Government spending fell at an annual rate of 3 percent in the first quarter. All levels of government are under pressure as they struggle to control budget deficits.

Chris Williamson, chief economist with the research firm Markit in London, pointed to a 2.1 percent annualized drop in business investment as a "big disappointment."

He said the decline "serves as a reminder that business remains wary of expansion, given the uncertain economic outlook."

And investment in equipment and software rose at just a 1.7 percent annual rate. That was the slowest pace since the Great Recession ended in mid-2009.

Beth Ann Bovino, senior economist at Standard & Poor's, says businesses might have cut back their spending when an investment tax break expired at the end of 2011.

The 2.2 percent overall increase in the economy in the first quarter marked the 11th consecutive quarter that the gross domestic product has expanded since the deep 2007-2009 recession ended in June 2009. But the gains have been far below the usual increases coming out of a deep recession.

GDP is the nation's total output of goods and services, from cars and refrigerators to electricity to manicures.

A growth rate of 2.5 percent or higher is considered good when the economy is healthy. But with 12.7 million people unemployed, faster growth is needed to boost hiring. Under one rule of thumb, the economy must grow roughly 4 percent for a full year to lower the unemployment rate, now 8.2 percent, by 1 percentage point.

Trade was a slight drag on growth in the first three months of the year. U.S. manufacturers are finding it harder to sell products overseas because of Europe's debt crisis and weaker growth in Asia.

The government makes three estimates of the GDP for each quarter. Friday's was the first for the January-March quarter. Each revision is based on more complete economic data.
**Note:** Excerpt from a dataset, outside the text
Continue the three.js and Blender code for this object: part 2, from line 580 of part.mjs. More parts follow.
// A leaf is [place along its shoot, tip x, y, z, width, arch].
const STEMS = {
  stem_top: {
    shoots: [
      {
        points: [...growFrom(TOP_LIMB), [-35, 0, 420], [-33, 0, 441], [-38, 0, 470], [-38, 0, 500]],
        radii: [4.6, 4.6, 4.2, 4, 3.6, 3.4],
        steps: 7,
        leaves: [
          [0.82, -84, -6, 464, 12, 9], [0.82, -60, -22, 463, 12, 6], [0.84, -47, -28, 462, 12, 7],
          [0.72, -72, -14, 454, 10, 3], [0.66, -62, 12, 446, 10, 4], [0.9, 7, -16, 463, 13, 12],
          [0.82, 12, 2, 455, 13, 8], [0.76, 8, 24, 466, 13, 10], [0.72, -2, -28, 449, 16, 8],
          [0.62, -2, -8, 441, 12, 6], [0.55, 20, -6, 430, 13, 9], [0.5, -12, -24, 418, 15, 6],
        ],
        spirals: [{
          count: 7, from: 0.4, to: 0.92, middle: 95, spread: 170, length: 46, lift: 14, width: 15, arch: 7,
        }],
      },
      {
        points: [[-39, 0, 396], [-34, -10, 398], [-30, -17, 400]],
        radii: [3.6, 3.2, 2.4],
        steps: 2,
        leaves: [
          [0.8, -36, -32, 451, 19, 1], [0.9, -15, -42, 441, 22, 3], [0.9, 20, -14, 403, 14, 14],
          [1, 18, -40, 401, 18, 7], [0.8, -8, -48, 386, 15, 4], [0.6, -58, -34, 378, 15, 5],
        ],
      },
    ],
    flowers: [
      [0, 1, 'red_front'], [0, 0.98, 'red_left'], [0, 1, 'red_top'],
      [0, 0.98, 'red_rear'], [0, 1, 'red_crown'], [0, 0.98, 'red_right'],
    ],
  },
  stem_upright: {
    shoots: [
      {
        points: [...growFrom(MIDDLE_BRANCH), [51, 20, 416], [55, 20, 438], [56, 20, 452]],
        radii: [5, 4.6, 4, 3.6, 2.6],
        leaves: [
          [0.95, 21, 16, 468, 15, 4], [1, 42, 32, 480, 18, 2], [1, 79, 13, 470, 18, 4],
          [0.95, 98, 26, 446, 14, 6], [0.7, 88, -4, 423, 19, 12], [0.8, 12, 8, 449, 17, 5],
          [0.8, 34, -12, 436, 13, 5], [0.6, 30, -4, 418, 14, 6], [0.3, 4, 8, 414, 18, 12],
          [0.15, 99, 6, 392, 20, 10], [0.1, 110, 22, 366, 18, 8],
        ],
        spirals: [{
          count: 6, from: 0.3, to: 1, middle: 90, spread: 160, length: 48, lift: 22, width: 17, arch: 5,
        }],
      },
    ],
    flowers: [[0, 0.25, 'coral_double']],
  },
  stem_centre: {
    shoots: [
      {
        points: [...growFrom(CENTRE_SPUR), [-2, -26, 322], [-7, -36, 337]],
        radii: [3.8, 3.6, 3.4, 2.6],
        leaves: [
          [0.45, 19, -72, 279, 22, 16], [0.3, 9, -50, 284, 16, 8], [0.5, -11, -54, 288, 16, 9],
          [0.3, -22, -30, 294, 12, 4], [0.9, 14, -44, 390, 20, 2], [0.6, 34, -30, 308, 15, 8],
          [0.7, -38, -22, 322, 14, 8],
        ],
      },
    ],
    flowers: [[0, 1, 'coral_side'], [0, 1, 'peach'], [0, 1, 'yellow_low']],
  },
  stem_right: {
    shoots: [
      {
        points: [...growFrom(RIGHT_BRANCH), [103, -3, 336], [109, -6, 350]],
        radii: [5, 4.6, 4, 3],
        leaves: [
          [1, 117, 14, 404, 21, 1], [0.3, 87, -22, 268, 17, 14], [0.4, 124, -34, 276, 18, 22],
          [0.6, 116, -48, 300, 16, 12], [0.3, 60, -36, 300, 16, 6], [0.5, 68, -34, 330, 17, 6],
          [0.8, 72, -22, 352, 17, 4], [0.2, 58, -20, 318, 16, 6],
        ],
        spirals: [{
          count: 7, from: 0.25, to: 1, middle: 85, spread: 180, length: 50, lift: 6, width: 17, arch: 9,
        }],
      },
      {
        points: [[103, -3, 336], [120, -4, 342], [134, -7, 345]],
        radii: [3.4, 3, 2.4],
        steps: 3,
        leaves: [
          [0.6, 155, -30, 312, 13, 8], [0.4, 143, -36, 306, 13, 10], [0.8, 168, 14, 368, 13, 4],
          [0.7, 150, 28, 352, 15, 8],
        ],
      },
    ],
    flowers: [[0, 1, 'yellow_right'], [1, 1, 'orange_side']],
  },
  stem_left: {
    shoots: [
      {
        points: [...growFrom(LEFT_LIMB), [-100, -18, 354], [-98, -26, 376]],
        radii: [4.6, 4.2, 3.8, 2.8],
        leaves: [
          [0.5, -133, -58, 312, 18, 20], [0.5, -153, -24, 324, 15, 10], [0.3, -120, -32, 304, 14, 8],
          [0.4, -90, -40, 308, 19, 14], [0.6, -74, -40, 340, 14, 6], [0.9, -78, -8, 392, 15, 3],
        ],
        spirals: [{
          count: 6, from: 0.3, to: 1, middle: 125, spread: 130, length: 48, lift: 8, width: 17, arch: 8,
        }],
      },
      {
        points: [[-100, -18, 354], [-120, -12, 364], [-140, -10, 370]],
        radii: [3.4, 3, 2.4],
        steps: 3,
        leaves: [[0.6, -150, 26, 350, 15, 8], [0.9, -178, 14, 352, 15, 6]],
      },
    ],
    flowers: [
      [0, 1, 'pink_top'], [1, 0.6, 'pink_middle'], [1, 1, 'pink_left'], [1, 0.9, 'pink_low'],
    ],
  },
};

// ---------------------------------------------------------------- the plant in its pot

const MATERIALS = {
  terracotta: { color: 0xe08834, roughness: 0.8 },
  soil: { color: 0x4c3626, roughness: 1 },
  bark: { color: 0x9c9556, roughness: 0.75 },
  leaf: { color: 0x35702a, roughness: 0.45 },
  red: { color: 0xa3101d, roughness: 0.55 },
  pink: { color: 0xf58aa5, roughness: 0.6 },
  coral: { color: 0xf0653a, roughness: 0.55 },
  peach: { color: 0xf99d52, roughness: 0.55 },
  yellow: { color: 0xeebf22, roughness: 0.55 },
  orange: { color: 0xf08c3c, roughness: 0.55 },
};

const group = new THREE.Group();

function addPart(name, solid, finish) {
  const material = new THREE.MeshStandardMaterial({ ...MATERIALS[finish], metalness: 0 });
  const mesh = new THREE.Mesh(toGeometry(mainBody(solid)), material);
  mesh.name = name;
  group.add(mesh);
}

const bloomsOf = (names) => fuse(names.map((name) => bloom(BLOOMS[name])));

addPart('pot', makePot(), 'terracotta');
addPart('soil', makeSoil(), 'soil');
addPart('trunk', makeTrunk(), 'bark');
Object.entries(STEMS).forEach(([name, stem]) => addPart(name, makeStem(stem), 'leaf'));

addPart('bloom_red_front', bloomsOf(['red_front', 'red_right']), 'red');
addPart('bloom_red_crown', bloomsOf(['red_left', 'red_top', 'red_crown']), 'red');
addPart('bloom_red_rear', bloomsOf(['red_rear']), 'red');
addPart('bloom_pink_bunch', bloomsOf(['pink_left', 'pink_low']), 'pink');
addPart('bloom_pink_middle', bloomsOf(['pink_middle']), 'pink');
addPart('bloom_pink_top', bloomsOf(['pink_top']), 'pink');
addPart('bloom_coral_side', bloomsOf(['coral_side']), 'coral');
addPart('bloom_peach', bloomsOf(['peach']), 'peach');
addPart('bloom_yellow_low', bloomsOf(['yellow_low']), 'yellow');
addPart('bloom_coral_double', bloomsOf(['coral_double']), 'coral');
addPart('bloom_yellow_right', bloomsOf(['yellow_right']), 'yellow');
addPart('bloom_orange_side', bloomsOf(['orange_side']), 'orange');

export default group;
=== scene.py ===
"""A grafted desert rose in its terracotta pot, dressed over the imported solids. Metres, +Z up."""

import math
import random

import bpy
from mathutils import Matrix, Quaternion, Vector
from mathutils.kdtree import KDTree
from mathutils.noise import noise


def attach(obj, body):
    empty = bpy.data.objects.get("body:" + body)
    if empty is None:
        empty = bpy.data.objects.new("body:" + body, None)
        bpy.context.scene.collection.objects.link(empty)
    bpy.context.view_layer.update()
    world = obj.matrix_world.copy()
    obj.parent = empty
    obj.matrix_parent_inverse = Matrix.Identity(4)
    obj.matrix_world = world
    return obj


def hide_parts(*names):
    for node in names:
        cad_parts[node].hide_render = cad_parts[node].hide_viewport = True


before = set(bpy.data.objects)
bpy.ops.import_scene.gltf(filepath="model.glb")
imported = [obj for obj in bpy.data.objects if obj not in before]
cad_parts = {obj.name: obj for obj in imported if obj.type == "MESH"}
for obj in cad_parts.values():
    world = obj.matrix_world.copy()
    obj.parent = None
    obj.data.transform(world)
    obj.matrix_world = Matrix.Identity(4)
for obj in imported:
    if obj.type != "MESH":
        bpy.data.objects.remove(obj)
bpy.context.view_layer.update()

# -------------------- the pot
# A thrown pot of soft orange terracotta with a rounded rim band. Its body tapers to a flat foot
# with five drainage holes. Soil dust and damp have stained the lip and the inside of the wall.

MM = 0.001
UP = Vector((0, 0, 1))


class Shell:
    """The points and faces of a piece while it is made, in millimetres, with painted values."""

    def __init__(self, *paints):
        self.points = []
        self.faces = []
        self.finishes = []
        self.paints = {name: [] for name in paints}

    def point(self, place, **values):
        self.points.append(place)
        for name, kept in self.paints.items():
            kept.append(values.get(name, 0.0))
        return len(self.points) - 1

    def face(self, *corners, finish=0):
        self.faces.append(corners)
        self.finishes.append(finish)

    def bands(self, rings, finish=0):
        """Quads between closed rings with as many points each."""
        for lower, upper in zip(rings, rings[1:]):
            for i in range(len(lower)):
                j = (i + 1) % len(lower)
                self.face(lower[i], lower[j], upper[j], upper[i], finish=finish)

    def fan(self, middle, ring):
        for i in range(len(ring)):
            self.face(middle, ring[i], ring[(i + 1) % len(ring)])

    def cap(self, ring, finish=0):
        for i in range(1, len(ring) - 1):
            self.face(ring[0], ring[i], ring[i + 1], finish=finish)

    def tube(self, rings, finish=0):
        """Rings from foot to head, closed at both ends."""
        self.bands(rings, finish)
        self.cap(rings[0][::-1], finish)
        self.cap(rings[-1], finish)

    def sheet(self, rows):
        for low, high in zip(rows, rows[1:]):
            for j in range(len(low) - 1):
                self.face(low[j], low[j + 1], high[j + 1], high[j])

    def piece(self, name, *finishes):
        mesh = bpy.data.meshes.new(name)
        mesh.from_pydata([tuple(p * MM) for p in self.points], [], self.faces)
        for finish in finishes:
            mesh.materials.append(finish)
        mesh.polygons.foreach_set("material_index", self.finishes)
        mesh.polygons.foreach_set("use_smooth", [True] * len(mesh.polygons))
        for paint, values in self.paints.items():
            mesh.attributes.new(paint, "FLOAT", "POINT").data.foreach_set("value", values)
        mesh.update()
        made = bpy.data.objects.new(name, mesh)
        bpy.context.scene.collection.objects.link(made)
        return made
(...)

Many economists predict growth will strengthen in the second half of this year because they think hiring will continue to improve. Job growth has helped drive the unemployment rate to 8.2 percent in March from 9.1 percent in August and given households more money to spend.

Joel Naroff, chief economist at Naroff Economic Advisors, thinks the economy will grow 3 percent for all of 2012. That would be nearly double the anemic 1.7 percent growth in 2011. The economy expanded 3 percent in 2010, the first full year of the recovery after the Great Recession officially ended in June 2009. In 2009, economic output had shrunk 3.5 percent.

Last year began with signs of healthier growth. But then the economy endured a series of shocks. Gasoline prices surged after political unrest triggered by the Arab Spring. The earthquake and tsunami in Japan slowed the flow of supplies to U.S. auto plants and other factories. And the European debt crisis and a standoff over raising the federal borrowing limit unsettled investors.

Gasoline prices have risen again this year. But the effect on consumer spending so far has been less. In part, that's because a warm winter meant families didn't have to spend as much to heat their homes.

Also, consumers this year have reduced their debt loads. Housing is inching back. State and local governments aren't cutting as much. Banks are lending more. And the threat from Europe's debt crisis has eased somewhat.